Here, the inlining of the call to `Identity` at the call-site will turn the `n` and `m` in the body of `Identity` into the constant 4.

If I had to make an educated guess - inlining typically generates these (i.e. partial evaluation, constant folding, an DCE) situations most often in compilers. An incredible amount of information can flow from caller to callee when you specialize the callee for that call-site.

I didn't understand dead elimination until I wrote enough macros. It is a lot easier to generate code and have the optimizer fix it than to make sure to always generate efficient code.

This is also how compilers do things, but it is only that we schemers can see the intermediate result much easier using simple source->source transformations.

As an example: I wrote a clone of racket's for loops. They use #:when and #:break clauses. Instead of generating them when they were present the break clauses just defaulted to #f and the when clauses to #t, meaning that the break clause of the generated code was just optimized away if the user didn't have any break clauses and the test for the when clauses was optimized to a regular (begin ...).

It simplified the code a lot and the optimizer was a lot faster than having to do it all myself at expansion time. I lazily just generate about 30 lines of code for a simple loop that in the end sometimes even is unrolled to the final reault due to guiles optimizer and partial evaluation.

I had a case where I was counting occurrences of 8-bit integer values.

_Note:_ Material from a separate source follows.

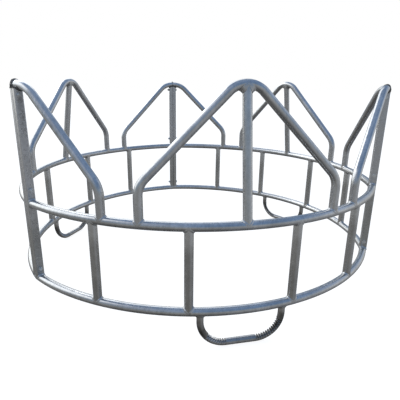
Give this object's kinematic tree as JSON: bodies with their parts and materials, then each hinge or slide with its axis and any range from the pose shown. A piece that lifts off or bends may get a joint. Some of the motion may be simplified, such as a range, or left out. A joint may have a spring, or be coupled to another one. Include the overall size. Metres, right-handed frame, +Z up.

Manual loop unrolling provided a 33% speed up.
In addition to the optimisations already mentioned, loop unrolling also typically enables vectorisation in compilers. You might argue that for vectorisation it is not exactly necessary to have the relevant oerations next to each other in a continuous instruction stream, but it makes the vectorisation pass a lot nicer and simpler (if it can be called that to begin with).
Assuming you unroll just enough to fill a SIMD lane. As mentioned, in this case aggressive (16-fold) unfolding actually appears to have prevented vectorization. (A smart enough vectorizer could of course handle this but unrolling just to ”re-roll” in a later pass doesn’t sound very smart.)
Loop unrolling is useful only when it enables other optimisations. The most common is constant folding.
Fully agree.

In most cases on modern systems, small loops should remain compact as possible, to stay in the uop cache. The "for" loop overhead (the inc, cmp, and jmp instructions) effectively execute in parallel. Modern systems are highly out-of-order and the for-loop overhead is virtually nil.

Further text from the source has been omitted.